Warren Buffett writes a public letter to Uncle Sam saying that he did the right thing with the bailout, saved the country from meltdown, the world from chaos. ‘Overall, your actions were remarkably effective.’ Where is the consensus among capitalists? Does ‘the American public’ no longer love a winner?
George W. Bush hawks his new memoirs around the country with bandy-legged insouciance. His popularity rating has gone up since he left office.

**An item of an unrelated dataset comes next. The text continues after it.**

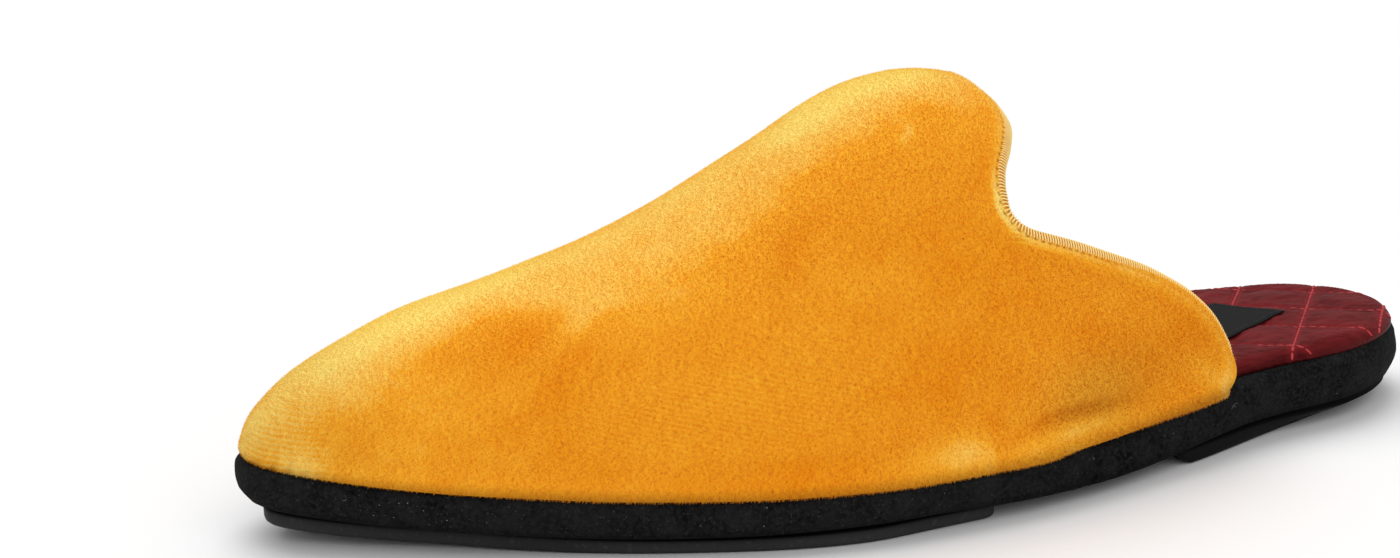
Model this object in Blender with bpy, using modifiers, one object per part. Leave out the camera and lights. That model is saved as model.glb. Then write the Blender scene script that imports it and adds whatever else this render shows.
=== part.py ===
"""A velvet mule slipper for the left foot, at its real size in metres.

The toe points along -Y, the outer side of the foot lies at +X, and the slipper
stands on the plane z = 0 with the origin under the middle of its footprint. Each
form is worked out from cross sections at stations along the foot, where station 0
is the tip of the toe and station 1 the back of the heel.
"""
import math

import bmesh
import bpy
import numpy as np

# Driving dimensions of the slipper.
LENGTH = 0.2925
BALL_WIDTH = 0.110
INSTEP_HEIGHT = 0.092
HEEL_HEIGHT = 0.018

# Thicknesses, clearances and small steps.
GAP = 0.0003
WALL = 0.0022
UPPER_INSET = 0.0018
UPPER_SEAT = 0.0004
TOE_BULGE = 0.0034
BULGE_HEIGHT = 0.026
BULGE_REACH = 0.20
CROWN = 1.17
OUTSOLE_INSET = 0.0058
FOREFOOT_THICKNESS = 0.0037
INSOLE_THICKNESS = 0.0035
LABEL_THICKNESS = 0.0005

# Where the two rubber units end and begin, as stations.
FOREFOOT_END = 0.513
HEEL_START = 0.701

# The label's size, its middle and its turn about the vertical.
LABEL_LENGTH = 0.045
LABEL_WIDTH = 0.020
LABEL_MIDDLE = (0.0043, 0.0851)
LABEL_TURN = math.radians(24.8)

# Plan outline of the midsole, edges as shares of BALL_WIDTH from the middle line.
OUTLINE = (
    # station, outer edge, inner edge
    (0.00, -0.148, -0.148),
    (0.03, -0.012, -0.315),
    (0.08, 0.090, -0.404),
    (0.15, 0.212, -0.473),
    (0.25, 0.363, -0.500),
    (0.33, 0.453, -0.487),
    (0.40, 0.495, -0.454),
    (0.50, 0.493, -0.385),
    (0.60, 0.447, -0.335),
    (0.70, 0.377, -0.326),
    (0.80, 0.303, -0.343),
    (0.90, 0.256, -0.310),
    (0.96, 0.162, -0.246),
    (1.00, -0.052, -0.052),
)

# Toe spring, arch and heel lift of the midsole, as shares of HEEL_HEIGHT.
SOLE_SECTIONS = (
    # station, underside, deck
    (0.00, 0.472, 1.056),
    (0.08, 0.322, 0.867),
    (0.20, 0.206, 0.739),
    (0.40, 0.189, 0.683),
    (0.60, 0.222, 0.722),
    (0.80, 0.233, 0.944),
    (1.00, 0.244, 1.000),
)

# Rounded side of the midsole, from its underside up to its deck.
MIDSOLE_SIDE = (
    # inset, share of the side's height
    (0.0062, 0.00),
    (0.0034, 0.08),
    (0.0013, 0.27),
    (0.0002, 0.52),
    (0.0000, 0.72),
    (0.0004, 0.90),
    (0.0015, 1.00),
)

# Side of the insole: inset from its own edge, and height over the deck.
INSOLE_SIDE = (
    # inset, height
    (0.0012, GAP),
    (0.0000, 0.0010),
    (0.0001, 0.0021),
    (0.0008, 0.0030),
    (0.0022, INSOLE_THICKNESS),
)

# The insole lies inside the upper and fills the deck behind it.
INSOLE_EDGE = (
    # station, inset from the midsole's outline
    (0.00, 0.0085),
    (0.04, 0.0068),
    (0.10, 0.0054),
    (0.18, 0.0050),
    (0.35, 0.0049),
    (0.60, 0.0049),
    (0.77, 0.0048),
    (0.81, 0.0032),
    (0.85, 0.0018),
    (0.91, 0.0012),
    (1.00, 0.0011),
)

# Ridge of the upper: shares of BALL_WIDTH across and of INSTEP_HEIGHT up.
INSTEP = (
    # station, across, height
    (0.00, -0.148, 0.211),
    (0.02, -0.155, 0.320),
    (0.05, -0.155, 0.405),
    (0.12, -0.124, 0.511),
    (0.22, -0.087, 0.595),
    (0.34, -0.051, 0.733),
    (0.46, -0.024, 0.957),
    (0.52, -0.014, 1.000),
    (0.58, -0.003, 0.978),
    (0.64, 0.004, 0.924),
    (0.79, 0.004, 0.859),
)

# Edge of the opening: 0 at the ridge, 1 at the foot of the upper, either side.
TOPLINE = (
    # share round the section, station
    (0.00, 0.588),
    (0.15, 0.585),
    (0.30, 0.578),
    (0.42, 0.566),
    (0.52, 0.556),
    (0.57, 0.596),
    (0.62, 0.665),
    (0.75, 0.727),
    (0.88, 0.754),
    (0.96, 0.760),
    (1.00, 0.761),
)


def column(table, index):
    """One column of a table as an array."""
    return np.array([row[index] for row in table])


def smooth(table, index, value):
    """Read a column at any value of the first column, by a smooth curve."""
    knots = column(table, 0)
    return curve_through(knots, column(table, index), value)


def curve_through(knots, heights, value):
    """Cubic pieces through the points, with slopes shared between neighbours."""
    value = np.clip(value, knots[0], knots[-1])
    span = np.diff(knots)
    rise = np.diff(heights) / span
    slope = np.empty(len(knots))
    slope[1:-1] = (rise[:-1] * span[1:] + rise[1:] * span[:-1]) / (span[:-1] + span[1:])
    slope[0] = 1.5 * rise[0] - 0.5 * slope[1]
    slope[-1] = 1.5 * rise[-1] - 0.5 * slope[-2]
    i = np.clip(np.searchsorted(knots, value, side="right") - 1, 0, len(span) - 1)
    s = (value - knots[i]) / span[i]
    ahead = s * s * (3.0 - 2.0 * s)
    return (heights[i] * (1.0 - ahead) + heights[i + 1] * ahead
            + span[i] * s * (1.0 - s) * ((1.0 - s) * slope[i] - s * slope[i + 1]))


def turn_of(station):
    """Angle that spaces stations closely at toe and heel, where the outline turns."""
    return np.arccos(np.clip(1.0 - 2.0 * np.asarray(station, float), -1.0, 1.0))


def outline(station, side, inset=0.0):
    """Point of the outline on the outer (1) or inner (-1) side, moved inwards."""
    turns = turn_of(column(OUTLINE, 0))
    edges = column(OUTLINE, 1 if side > 0 else 2) * BALL_WIDTH

    def at(turn):
        turn = np.clip(turn, 0.0, math.pi)
        return curve_through(turns, edges, turn), LENGTH * (0.5 - 0.5 * np.cos(turn))

    step = 0.001
    turn = turn_of(station)
    x, y = at(turn)
    x_before, y_before = at(turn - step)
    x_after, y_after = at(turn + step)
    dx = x_after - x_before
    dy = y_after - y_before
    length = np.hypot(dx, dy)
    x_in = x - inset * side * dy / length
    y_in = y + inset * side * dx / length
    return x_in, y_in - LENGTH / 2.0


def underside(y):
    """Height of the midsole's underside over the floor."""
    return smooth(SOLE_SECTIONS, 1, y / LENGTH + 0.5) * HEEL_HEIGHT


def deck(y):
    """Height of the midsole's deck over the floor."""
    return smooth(SOLE_SECTIONS, 2, y / LENGTH + 0.5) * HEEL_HEIGHT


def stations(first, last, count):
    """Stations between two others, closest where the outline turns most."""
    turns = np.linspace(turn_of(first), turn_of(last), count)
    return 0.5 - 0.5 * np.cos(turns)


def ring(along, inset, height):
    """Ring of points round the foot at one inset and one height function."""
    sides = []
    for side in (1, -1):
        x, y = outline(along, side, inset)
        sides.append(np.stack([x, y, height(y)], axis=1))
    return np.concatenate([sides[0], sides[1][::-1]])


def make_material(name, color, roughness):
    """Principled material with the piece's plain colour."""
    material = bpy.data.materials.new(name)
    material.use_nodes = True
    shader = material.node_tree.nodes["Principled BSDF"]
    shader.inputs["Base Color"].default_value = (*color, 1.0)
    shader.inputs["Roughness"].default_value = roughness
    material.diffuse_color = (*color, 1.0)
    return material


def add_object(name, bm, material, sharp_angle):
    """Finish a mesh, shade it and put it in the slipper's collection."""
    mesh = bpy.data.meshes.new(name)
    bm.to_mesh(mesh)
    bm.free()
    mesh.materials.append(material)
    mesh.shade_smooth()
    mesh.set_sharp_from_angle(angle=math.radians(sharp_angle))
    piece = bpy.data.objects.new(name, mesh)
    collection.objects.link(piece)
    return piece


def loft(name, rings, material):
    """Solid through rings of paired points, closed across at top and bottom."""
    bm = bmesh.new()
    rows = [[bm.verts.new(point) for point in points] for points in rings]
    count = len(rows[0])
    for lower, upper_row in zip(rows, rows[1:]):
        for i in range(count):
            j = (i + 1) % count
            bm.faces.new((lower[i], lower[j], upper_row[j], upper_row[i]))
    bottom = rows[0]
    top = rows[-1]
    for i in range(count // 2 - 1):
        bm.faces.new((bottom[-1 - i], bottom[-2 - i], bottom[i + 1], bottom[i]))
        bm.faces.new((top[i], top[i + 1], top[-2 - i], top[-1 - i]))
    bmesh.ops.remove_doubles(bm, verts=bm.verts, dist=0.00001)
    return add_object(name, bm, material, 40)


def upper_point(station, share):
    """Outer surface of the upper; share runs from -1 inside to 1 outside the foot."""
    outer_x, outer_y = outline(station, 1, UPPER_INSET)
    inner_x, inner_y = outline(station, -1, UPPER_INSET)
    foot_x = np.where(share >= 0, outer_x, inner_x)
    foot_y = np.where(share >= 0, outer_y, inner_y)
    foot_z = deck(foot_y) + UPPER_SEAT
    turns = turn_of(column(INSTEP, 0))
    turn = turn_of(station)
    ridge_x = curve_through(turns, column(INSTEP, 1), turn) * BALL_WIDTH
    ridge_z = curve_through(turns, column(INSTEP, 2), turn) * INSTEP_HEIGHT
    toe_start = UPPER_INSET * np.clip(1.0 - station / 0.02, 0.0, 1.0)
    ridge_y = LENGTH * (station - 0.5) + toe_start
    angle = np.abs(share) * math.pi / 2.0
    out = np.sin(angle)
    up = np.cos(angle) ** CROWN
    x = ridge_x + (foot_x - ridge_x) * out
    y = ridge_y + (foot_y - ridge_y) * out
    z = foot_z + np.maximum(ridge_z - foot_z, 0.0) * up
    raised = np.clip((z - foot_z) / BULGE_HEIGHT, 0.0, 1.0)
    fade = np.clip(1.0 - station / BULGE_REACH, 0.0, 1.0) ** 2
    y = y - TOE_BULGE * fade * np.sin(math.pi * raised ** 0.7)
    return np.stack([x, y, z], axis=-1)


def make_upper(material):
    """Vamp from the tip of the toe to its topline, as one lined wall."""
    columns = 49
    rows = 38
    spread = np.linspace(-1.0, 1.0, columns)
    share = np.sign(spread) * (1.0 - (1.0 - np.abs(spread)) ** 1.3)
    end = smooth(TOPLINE, 1, np.abs(share))
    growth = np.linspace(0.0, 1.0, rows) ** 1.5
    grid = upper_point(growth[:, None] * end, np.broadcast_to(share, (rows, columns)))
    bm = bmesh.new()
    verts = [[bm.verts.new(point) for point in row] for row in grid]
    for near, far in zip(verts, verts[1:]):
        for i in range(columns - 1):
            bm.faces.new((near[i], near[i + 1], far[i + 1], far[i]))
    bmesh.ops.remove_doubles(bm, verts=bm.verts, dist=0.00001)
    piece = add_object("upper", bm, material, 60)
    wall = piece.modifiers.new("Wall", "SOLIDIFY")
    wall.thickness = WALL
    wall.offset = -1.0
    return piece


def make_midsole(material):
    """Core of the sole in its wrapping, with a rounded side and a flat deck."""
    along = stations(0.0, 1.0, 41)
    rings = []
    for inset, share in MIDSOLE_SIDE:
        rings.append(ring(along, inset, lambda y, s=share: underside(y) * (1 - s) + deck(y) * s))
    return loft("midsole", rings, material)


def make_outsole(name, first, last, count, floor, material):
    """Thin rubber unit between the floor and the midsole's underside."""
    along = stations(first, last, count)

    def top(y):
        return underside(y) - GAP

    rings = [
        ring(along, OUTSOLE_INSET + 0.0008, floor),
        ring(along, OUTSOLE_INSET, lambda y: floor(y) + 0.0008),
        ring(along, OUTSOLE_INSET, top),
    ]
    return loft(name, rings, material)


def make_insole(material):
    """Padded sock on the deck, narrower inside the upper than behind it."""
    along = stations(0.0, 1.0, 41)
    edge = smooth(INSOLE_EDGE, 1, along)
    rings = [ring(along, edge + inset, lambda y, h=height: deck(y) + h)
             for inset, height in INSOLE_SIDE]
    return loft("insole", rings, material)


def make_label(material):
    """Woven label lying on the insole, askew to the foot."""
    bm = bmesh.new()
    bmesh.ops.create_grid(bm, x_segments=2, y_segments=6, size=0.5)
    cos_turn = math.cos(LABEL_TURN)
    sin_turn = math.sin(LABEL_TURN)
    for vert in bm.verts:
        across = vert.co.x * LABEL_WIDTH
        along = vert.co.y * LABEL_LENGTH
        vert.co.x = LABEL_MIDDLE[0] + across * cos_turn - along * sin_turn
        vert.co.y = LABEL_MIDDLE[1] + across * sin_turn + along * cos_turn
        vert.co.z = deck(vert.co.y) + INSOLE_THICKNESS + GAP
    piece = add_object("label", bm, material, 40)
    wall = piece.modifiers.new("Cloth", "SOLIDIFY")
    wall.thickness = LABEL_THICKNESS
    wall.offset = 1.0
    return piece


for old in list(bpy.data.objects):
    bpy.data.objects.remove(old, do_unlink=True)

collection = bpy.data.collections.new("velvet_mule_slipper")
bpy.context.scene.collection.children.link(collection)

rubber = make_material("black rubber", (0.018, 0.018, 0.020), 0.45)
heel_rubber = make_material("heel rubber", (0.018, 0.018, 0.020), 0.45)
suede = make_material("black suede", (0.012, 0.012, 0.013), 0.95)
velvet = make_material("gold velvet", (0.80, 0.31, 0.02), 0.90)
satin = make_material("burgundy satin", (0.17, 0.020, 0.026), 0.50)
woven = make_material("black woven label", (0.015, 0.015, 0.016), 0.80)

make_outsole("outsole_forefoot", 0.0, FOREFOOT_END, 25,
             lambda y: np.maximum(underside(y) - FOREFOOT_THICKNESS, 0.0), rubber)
make_outsole("outsole_heel", HEEL_START, 1.0, 19, np.zeros_like, heel_rubber)
make_midsole(suede)
make_upper(velvet)
make_insole(satin)
make_label(woven)
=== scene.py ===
# %% [markdown]
# # A velvet mule slipper, left foot
#
# A mule slipper is a flat sole with a closed vamp and nothing behind the heel. This
# lesson dresses the plain solids of one slipper: a short-pile velvet upper with an
# overlocked edge, a midsole wrapped in black suede, two thin rubber units, a quilted
# satin insole and a bare woven label.
#
# The solids are loaded first. Every later size is read from them or from a short
# table of cross sections, so the cloth always lies where the solids are.

# %% Load the solids
import math

import bmesh
import bpy
import numpy as np
from mathutils import Matrix, Vector
from mathutils.bvhtree import BVHTree
from mathutils.kdtree import KDTree


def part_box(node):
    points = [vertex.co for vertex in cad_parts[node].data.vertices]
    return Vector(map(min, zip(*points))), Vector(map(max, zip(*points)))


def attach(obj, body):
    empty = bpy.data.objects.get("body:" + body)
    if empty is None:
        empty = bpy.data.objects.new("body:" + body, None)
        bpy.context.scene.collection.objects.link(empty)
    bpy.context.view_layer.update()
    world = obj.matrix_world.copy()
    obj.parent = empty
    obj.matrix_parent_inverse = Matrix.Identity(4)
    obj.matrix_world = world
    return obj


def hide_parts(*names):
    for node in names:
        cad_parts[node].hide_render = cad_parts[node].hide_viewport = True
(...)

The US Supreme Court, in its Citizens United ruling, decides (five to four) that government may not ban political spending by corporations in candidate elections. So, in the country that prizes transparency and flays other countries for lack of it, big money can now inject big bucks to help political candidates along – without disclosure and with impunity. Virginia Thomas, wife of Supreme Court Justice Clarence Thomas, can accept donations from unnamed donors to her advocacy group, Liberty Central, and rally on Capitol Hill in a Lady Liberty crown to condemn the government’s ‘hard left’ agenda. Conflict of interest? Nope. Free speech. Imagine the reaction if Justice Michael Kirby’s partner had installed himself on the steps of Parliament House in Canberra wearing a kangaroo and emu coronet and calling for a change of government.
My regression into irony is just a way of deflecting anxiety. I have grown to love this country, and the prospect of failure for its great experiment in democracy is unbearable. So is the possibility that all the good will, wit, bravery, and decency of the people I’ve lived among might be squandered. The recent elections were a mixed indicator: there was resilience and some cussed sense in the voters’ rejection of extreme candidates. There is still a possibility that the Democrats might stop procrastinating and that some Republicans might concentrate more on governing than on removing a president. But there are no guarantees.
Cornel West, Princeton philosopher and social critic, remarked recently that Abraham Lincoln had a tragic sensibility, a desirable trait in a leader, but one that today’s politicians lack. About Obama, I disagree. Reading, watching, and listening to this young, ambitious man, this first black American president of a United States forged in blood on Lincoln’s watch, I’ve seen intimations, an emergent tragic awareness in his words, his demeanour.
But heaven help us all if he ever has to feel its full force.